Un matrimonio durato sei mesi, una richiesta di risarcimento rifiutata e una sentenza che fa tremare le certezze di molti. Può un’unione essere vissuta come esperimento senza conseguenze legali? E cosa accade se uno dei coniugi non ha mai creduto davvero nella durata del legame? La Cassazione ha risposto con un’ordinanza che cambia il modo di guardare alle relazioni coniugali. Tra libertà individuali e responsabilità affettive, emerge una nuova lettura del diritto matrimoniale che farà discutere ancora a lungo.
Un uomo si ritrova solo, deluso e amareggiato. Dopo pochi mesi dal matrimonio, la moglie chiede l’annullamento del vincolo religioso, affermando apertamente di essersi sposata “per provare”. Nessuna reale convinzione, nessuna intenzione di durare.

Lui si sente tradito, prende la via del tribunale e chiede un risarcimento per i danni morali e materiali subiti. Ma la giustizia civile non gli dà ragione. Prima i giudici di merito, poi la Corte di Cassazione, rigettano ogni richiesta. Il motivo? Spezzare un matrimonio non è un torto giuridico. Anche se fa male.
La sentenza, che porta il numero 28390, è chiara: nessuno è obbligato a restare in un’unione che non vuole più.
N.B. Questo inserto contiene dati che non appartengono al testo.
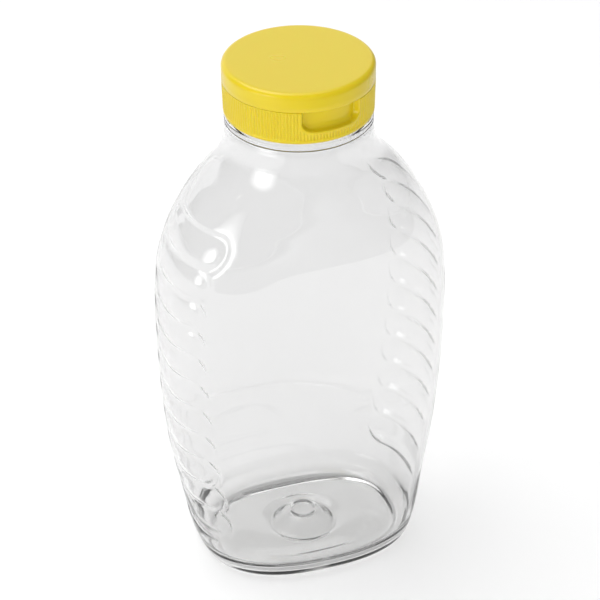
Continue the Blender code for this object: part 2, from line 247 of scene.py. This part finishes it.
# Outlines of the closure's base, as (radius, height) in millimetres: the deck's underside measured from it,
# the skirt's inside from the ground, the spout from the deck, and its lip from the spout's top. The edges of
# the rim and the deck are (outwards, upwards) from the rim's outside and inside.
UNDER_DECK_OUTLINE = ((3.2, 0.0), (3.4, 0.0), (17.45, 0.0), (17.75, -0.3))
SKIRT_INSIDE = ((17.75, 145.0), (17.75, 141.9), (18.85, 140.8), (19.2, 140.7))
RIM_OUTER_EDGE = ((0.0, -0.16), (-0.06, -0.05), (-0.2, 0.0))
RIM_INNER_EDGE = ((0.0, 0.0), (-0.05, -0.1))
DECK_EDGE = ((-0.05, 0.25), (-0.3, 0.0))
SPOUT_OUTLINE = ((5.8, 0.0), (5.2, 0.12), (4.8, 0.5), (4.6, 1.2))
SPOUT_LIP = ((4.4, -0.5), (4.3, -0.15), (4.1, 0.0), (3.6, 0.0), (3.35, -0.1), (3.2, -0.3))
RIM_SAMPLE_DROP = 0.2 * MM
RIM_BREADTH = 0.5 * MM
RIM_BORE = 18.9 * MM
ORIFICE_EASE = 0.1 * MM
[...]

Il diritto a chiudere una relazione, anche quando è stata celebrata ufficialmente, è pienamente tutelato dalla Costituzione. Non importa se il legame è stato vissuto come un esperimento. Non esiste un diritto al risarcimento solo perché una relazione finisce prima del previsto.
Chi si sposa solo per “provare” non è obbligato a pagare: ecco perché la Cassazione ha detto no al risarcimento
La Corte di Cassazione ha respinto la richiesta di un marito che pretendeva un risarcimento dalla moglie, colpevole – secondo lui – di averlo ingannato sul senso del matrimonio. Dopo appena sei mesi, lei aveva avviato l’annullamento religioso, sostenendo di non aver mai creduto nell’indissolubilità del vincolo.

Ma i giudici hanno stabilito che questo non costituisce un illecito. In altre parole, anche sposarsi con uno spirito “di prova” non è qualcosa che possa generare responsabilità civile.
Il punto centrale della decisione è che la libertà di porre fine a una relazione rientra nei diritti fondamentali della persona, tutelati dagli articoli 2 e 29 della Costituzione. Non si tratta solo di formalità legali: è il riconoscimento del diritto a scegliere, a cambiare idea, a interrompere un legame quando non lo si sente più proprio. Il tribunale non può punire una persona per aver scelto di non restare in un matrimonio che non la rappresenta più, nemmeno se questo avviene dopo poco tempo.
Nessun obbligo di restare uniti, nessuna colpa da espiare. Solo la necessità di rispettare le forme previste dalla legge per separarsi. E questo, per la Cassazione, vale anche se la persona che lascia lo fa dopo aver vissuto il matrimonio come un semplice test.
Matrimoni brevi, legami fragili e libertà personali: il diritto segue i tempi che cambiano
Questa ordinanza segna una svolta importante nel modo in cui si interpreta il diritto di famiglia oggi. Non si parla più solo di doveri coniugali, ma di libertà emotive e scelte individuali. La Cassazione ha riconosciuto che l’esperienza affettiva non può essere sottoposta a sanzioni economiche solo perché si interrompe prima del previsto. L’amore non può essere vincolato per legge.
Il significato simbolico del matrimonio resta importante, ma non può trasformarsi in un contratto blindato. Anzi, la legge guarda sempre più al benessere e all’equilibrio emotivo delle persone, anche a scapito della durata dell’unione. Le relazioni, oggi, sono più complesse, meno stabili, ma non per questo meno autentiche. Pretendere che ogni unione duri per forza è un’idea che non corrisponde più alla realtà sociale.
Chi si sposa oggi lo fa spesso con maggiore consapevolezza, ma anche con la libertà di cambiare idea. E se da un lato può sembrare che il valore del matrimonio venga ridimensionato, dall’altro emerge una visione più rispettosa dei percorsi personali. In fondo, restare uniti per forza può fare più danni che lasciarsi nel momento giusto. Forse, allora, più che una sentenza da criticare, questa è una decisione che invita a ripensare davvero cosa significhi oggi condividere la vita con qualcuno.